What Matt learns in between all the Strip Fooze Ball, dressing in drag, posing as a maintenance man, and talking, really talking, to girls in their underwear is that if guys would just listen, and ask questions, and be interested in one thing besides sex, then everything would just be perfect. At the end, when he starts listening and asking deep, profound questions (A sample of his questions: “If God is good, why do bad things happen to good people?” “Why do they call it a boxing ring when it’s square?” “Do bad guys think they’re actually the good guy?” Fun questions! A sample of my questions: “How do I get this gun to work?”) Anyway, when he starts LISTENING, they all sigh and moan and fall madly in love with him and he has 100 girls (get it?) pining after him like little robots in their underwear. That is how girls work, you guys.

Ooookay. A few things about this. First of all, I get how romantic it is for Matt to be searching for his one true love that he hooked up with in an elevator one night, but, it is not romantic at all, because they hooked up in an elevator one night. For a movie that’s all about how bad it is that guys just want sex to be all that love is, Matt sure thinks that sex is all that love is! He still thinks that blind elevator sex means he’s found his one true love! Because elevator sex means forever! No, Matt, you idiot, elevator sex means you were drunk and stupid and the sooner you move on, the better. That is what his roommate tells him, and the movie makes his roommate out to be this misogynist pig except his roommate is TOTALLY RIGHT.

And, okay, why is this our favorite thing to make a movie about? How guys only want sex and if they could just stop wanting sex and listen, for once, then girls would want to have sex with them? That’s totally true except it’s not true at all because I am a grown, adult man and I have listened to girls and they still leave! I don’t want to make this about my love life or say that I am a perfect boyfriend because I know that I’m jaded and pushy. But 100 Girls started it when they tried to give me advice. Girls, you are all wonderful princesses in God’s Kingdom, but it is time for us to stop make believing that all you want is someone who listens to you, because that is a lie and I know for a fact that many of you leave nice, decent, listening men for I DON'T KNOW WHY. But I don't have to! You are perfectly capable of leaving any guy you like for any reason you want to. Hollywood thinks you are incapable of loving someone past some narcissistic desire to be "listened to," and that is just as bad as sexual objectifying you. And this movie does that too! It is the Perfect Horrible Storm!

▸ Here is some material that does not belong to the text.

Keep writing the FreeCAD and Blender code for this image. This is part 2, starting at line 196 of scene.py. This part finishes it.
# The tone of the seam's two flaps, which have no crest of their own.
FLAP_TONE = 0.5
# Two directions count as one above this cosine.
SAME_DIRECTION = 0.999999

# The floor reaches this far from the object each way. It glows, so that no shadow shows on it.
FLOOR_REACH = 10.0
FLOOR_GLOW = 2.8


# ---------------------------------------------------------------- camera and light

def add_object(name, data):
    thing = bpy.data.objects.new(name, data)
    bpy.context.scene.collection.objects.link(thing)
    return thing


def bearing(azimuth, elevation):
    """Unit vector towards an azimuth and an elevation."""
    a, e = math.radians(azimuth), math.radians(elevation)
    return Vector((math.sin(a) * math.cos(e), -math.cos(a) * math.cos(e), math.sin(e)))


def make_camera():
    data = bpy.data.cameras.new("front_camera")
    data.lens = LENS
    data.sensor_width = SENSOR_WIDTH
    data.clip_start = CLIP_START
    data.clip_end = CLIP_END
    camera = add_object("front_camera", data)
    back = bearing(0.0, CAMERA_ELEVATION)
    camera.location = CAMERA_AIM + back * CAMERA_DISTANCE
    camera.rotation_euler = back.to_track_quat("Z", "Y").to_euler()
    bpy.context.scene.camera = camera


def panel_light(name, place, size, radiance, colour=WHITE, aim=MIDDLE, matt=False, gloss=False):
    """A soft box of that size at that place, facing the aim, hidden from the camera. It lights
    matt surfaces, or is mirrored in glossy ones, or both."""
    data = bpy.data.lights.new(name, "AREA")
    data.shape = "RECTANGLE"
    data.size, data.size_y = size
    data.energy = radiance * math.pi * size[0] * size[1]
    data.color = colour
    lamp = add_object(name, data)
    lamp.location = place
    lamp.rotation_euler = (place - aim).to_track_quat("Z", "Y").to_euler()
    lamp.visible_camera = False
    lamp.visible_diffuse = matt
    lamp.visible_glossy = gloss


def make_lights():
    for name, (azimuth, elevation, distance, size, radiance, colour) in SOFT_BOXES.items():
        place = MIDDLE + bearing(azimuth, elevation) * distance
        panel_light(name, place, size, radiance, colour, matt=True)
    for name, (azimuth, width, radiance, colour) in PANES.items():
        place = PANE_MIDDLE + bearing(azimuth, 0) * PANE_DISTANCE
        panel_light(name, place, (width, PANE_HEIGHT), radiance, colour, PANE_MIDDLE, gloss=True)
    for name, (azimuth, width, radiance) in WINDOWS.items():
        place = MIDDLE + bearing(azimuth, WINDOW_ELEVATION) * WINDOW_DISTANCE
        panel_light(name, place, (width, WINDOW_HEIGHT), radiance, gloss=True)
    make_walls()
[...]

100 Girls thinks it has unlocked the mysteries of human relationships by making boys horny sex maniacs and making girls robot underwear models. That is the worst thing about this movie.

The OTHER worst thing about this movie is that it is such a HYPOCRITE. Matt meets this girl, Dora, who is alone and sad because she is so ugly. Except, she is Hollywood ugly, which means she has glasses and a ponytail. And she moans and moans about how she will never find anyone who will actually love her and will settle for some “fat, male counterpart,” and says she will effing kill herself if Matt doesn’t agree and Matt says, “well, sorry, but you’re probably right.” Awwwwww. Matt is learning so much about how to talk to girls! And in real life, Dora’s name is Marissa Rabisi and SHE IS MARRIED TO BECK AND IS A SUPER MODEL.

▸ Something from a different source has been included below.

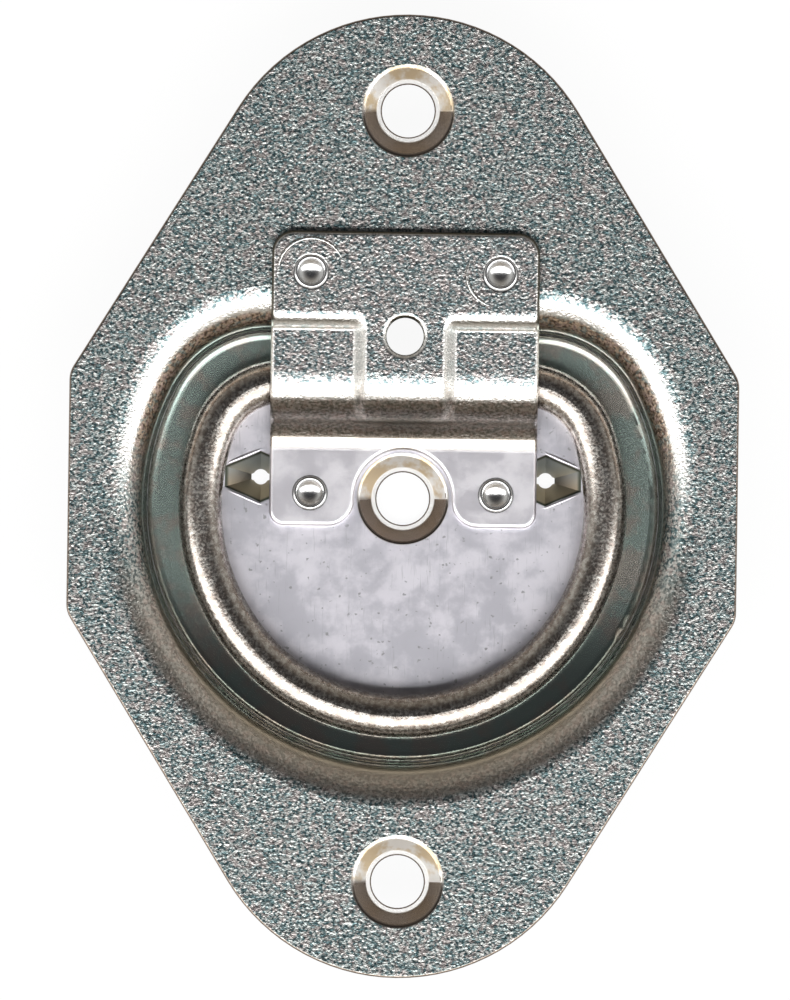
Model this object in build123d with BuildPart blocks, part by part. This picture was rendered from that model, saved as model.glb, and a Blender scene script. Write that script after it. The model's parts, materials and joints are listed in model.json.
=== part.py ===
# Recessed tie-down anchor: a pressed pan let into a floor, with a D-ring that lies flush in its dish.
# Millimetres. The origin is midway between the flange screws, on the flange's underside.
# +X is across the flange, +Y is along it towards the bracket, and +Z is out of the floor.
from build123d import *
import os
from math import acos, atan2, cos, degrees, hypot, radians, sin, sqrt, tan

os.makedirs("parts", exist_ok=True)

# Ring
wire_radius = 3.7             # round wire
ring_corner_radius = 12.8     # centreline, between the bar and a side
ring_end_tighter = 0.8        # the end arc's radius is this much less than the half width
ring_side_flatter = 2.4       # a side arc's radius is this much more than the half width
ring_floor_gap = 0.3          # under the wire as it lies in the dish
ring_side_gap = 5.95          # from the wire to the dish's wall at each side
ring_end_gap = 4.65           # from the wire to the dish's wall at the far end
bar_y = 19.35                 # centreline of the straight bar, the hinge axis

# Pan sheet and dish, radii on the upper face
sheet = 3.2
edge_round = 0.4              # rolled upper edge of the blank
dish_radius = 44.2            # upright wall
dish_centre_y = -1.7
dish_corner_radius = 18.7
rim_radius = 7.0              # rolled rim between flange and wall
wall_height = 3.0             # upright part between the rim and the bend to the floor
bar_back_gap = 5.45           # from the bar to the straight wall behind it

# Flange
flange_margin = 5.8           # flat beside the rim, at the widest place
flange_side = 40.8            # straight side, before its corners are rounded
flange_tip_radius = 34.0
flange_corner_radius = 4.5

# Countersunk screw holes
screw_hole_radius = 4.5
countersink_seat = 0.8        # width of the narrow flat round the hole
countersink_depth = 2.2       # depth and width of the 45 degree cone above that flat
countersink_round = 0.8       # rolled upper edge
screw_land = 5.2              # flat between the rim and the countersink
screw_to_tip = 16.4           # from a flange screw to the flange's tip
floor_screw_y = -0.4

# Keeper bracket
bracket_sheet = 2.7
bracket_past_bar = 2.5        # beyond each end of the straight bar
pocket_depth = 2.7            # a side lobe lies this far below the pad and the middle strip
pocket_bar_gap = 1.75         # from a lobe down to the bar
joggle_inner_radius = 0.2     # step from the pad down to a lobe, under the convex side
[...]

                                 Pictured: The World’s Ugliest Woman
Gross! She is a nightmare in a woman’s body! And speaking of her body, it is an awesome body. I know, because she strips to her underwear (of course) so that Matt can film her and then she is so happy about herself! Because she sees how hot she is, I guess. That is the sort of realistic depictions of loneliness 100 Girls portrays! Ugly girls can be happy too as long as they are hot! The more you know! Bom, bom, bom, BOM!

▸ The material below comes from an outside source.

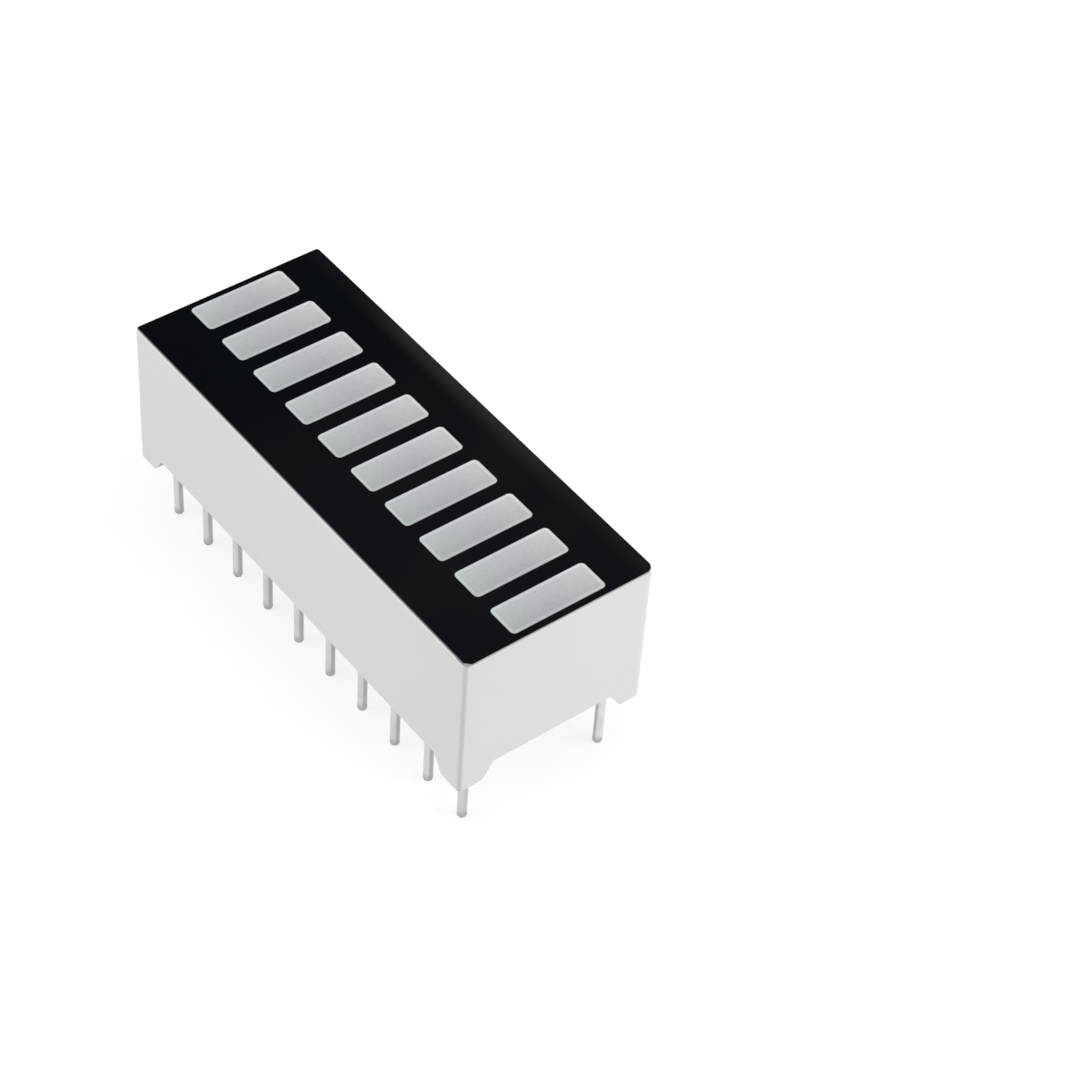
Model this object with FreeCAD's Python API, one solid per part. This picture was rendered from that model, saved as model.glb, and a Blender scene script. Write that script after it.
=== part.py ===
import FreeCAD, Part
import os

# A light-bar display for a circuit board: a white moulded housing with ten cast light bars in its
# black front, a small board with one chip under each bar, and two rows of round pins.
# X runs along the row of bars, Y across it, Z up. Z = 0 is the seating plane, under the feet,
# and the origin is the middle of the pin pattern. All sizes are in millimetres.

V = FreeCAD.Vector
UP = V(0, 0, 1)

# Pin pattern and pins
BAR_COUNT = 10
PITCH = 2.54
ROW_SPACING = 7.62
PIN_CORE_DIAMETER = 0.44
TIN_COAT = 0.01
PIN_REACH = 3.60
PIN_TIP_ROUND = 0.16
COAT_RUN_OUT = 0.05
PIN_HEAD_DIAMETER = 0.80
PIN_HEAD_HEIGHT = 0.25

# Body, whose corner at +X +Y is rounder than the other three
STACKING_GAP = 0.10
ROW_TO_SIDE = 1.24
BODY_HEIGHT = 8.00
WALL = 0.60
CORNER_RADIUS = 0.20
ROUNDER_CORNER_RADIUS = 0.43
RIM_ROUND = 0.05

# Feet: how long each is along a side at its underside, and how far its end leans out on the way up
FOOT_HEIGHT = 0.90
FOOT_LENGTH = 1.27
FOOT_LEAN = 0.55
FOOT_ROUND = 0.35
FOOT_ROOT_ROUND = 0.20

# Black front face, which has one corner cut off flat, and its windows
FACE_THICKNESS = 0.05
FACE_FLAT_CUT = 0.33
WINDOW_WIDTH = 1.72
WINDOW_LENGTH = 5.00
WINDOW_RADIUS = 0.24
WINDOW_SHIFT = 0.18

# Light wells, and the channels over the pin heads
WELL_DEPTH = 4.40
WELL_FLOOR_WIDTH = 1.15
WELL_FLOOR_LENGTH = 3.00
WELL_FLOOR_RADIUS = 0.40
CHANNEL_WIDTH = 1.25
CHANNEL_DEPTH = 3.30

# Board and its copper, which lies flush with the board's coating
BOARD_THICKNESS = 1.00
BOARD_CLEARANCE = 0.05
POCKET_RADIUS = 0.20
HOLE_CLEARANCE = 0.05
COPPER_THICKNESS = 0.035
RING_DIAMETER = 1.00
TRACK_WIDTH = 0.30
CHIP_PAD_SIDE = 0.90
WIRE_PAD_LENGTH = 0.60
PAD_GAP = 0.15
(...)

I can hardly type I am so furious! I felt like a kid watching Captain Planet but then, all of a sudden, it’s interrupted for a breaking news special on tornadoes or something. “Why is something good not happening on TV?” That’s what I am like.

I literally cannot believe that hundreds of mature adults (and 100 girls, I am so sure) were involved in this production. Did not one person have the courage and humanity to stop this? To speak up for those who have no voice and say, “The words we are saying are PRETEND!” Or, at least, someone could have set fire to the set!

So, it turns out that Katherine Heigl is a lesbian so she hooks up with Alex Mack and they’re happy. Ugly Dorma hooks up with Matt’s misogynistic roommate who deserves someone who is not a pretend-ugly super model, so they’re happy. And Patty was the elevator girl! Maybe! No one ever really says that for sure so I’m confused I guess, but she and Matt hook up and they are happy. And if spontaneous combustion were real it would have happened to Hulu because I wanted this movie to die SO BADLY, and I was the opposite of happy.

I am so disappointed in everyone who was involved in this thing. I could write 100 Pages about it all, but I’m too busy trying to put my eyeballs back into my head. My memories, however, cannot be erased. And neither can my 100 Pounds of fury. This movie should have to do 100 Hours of community service.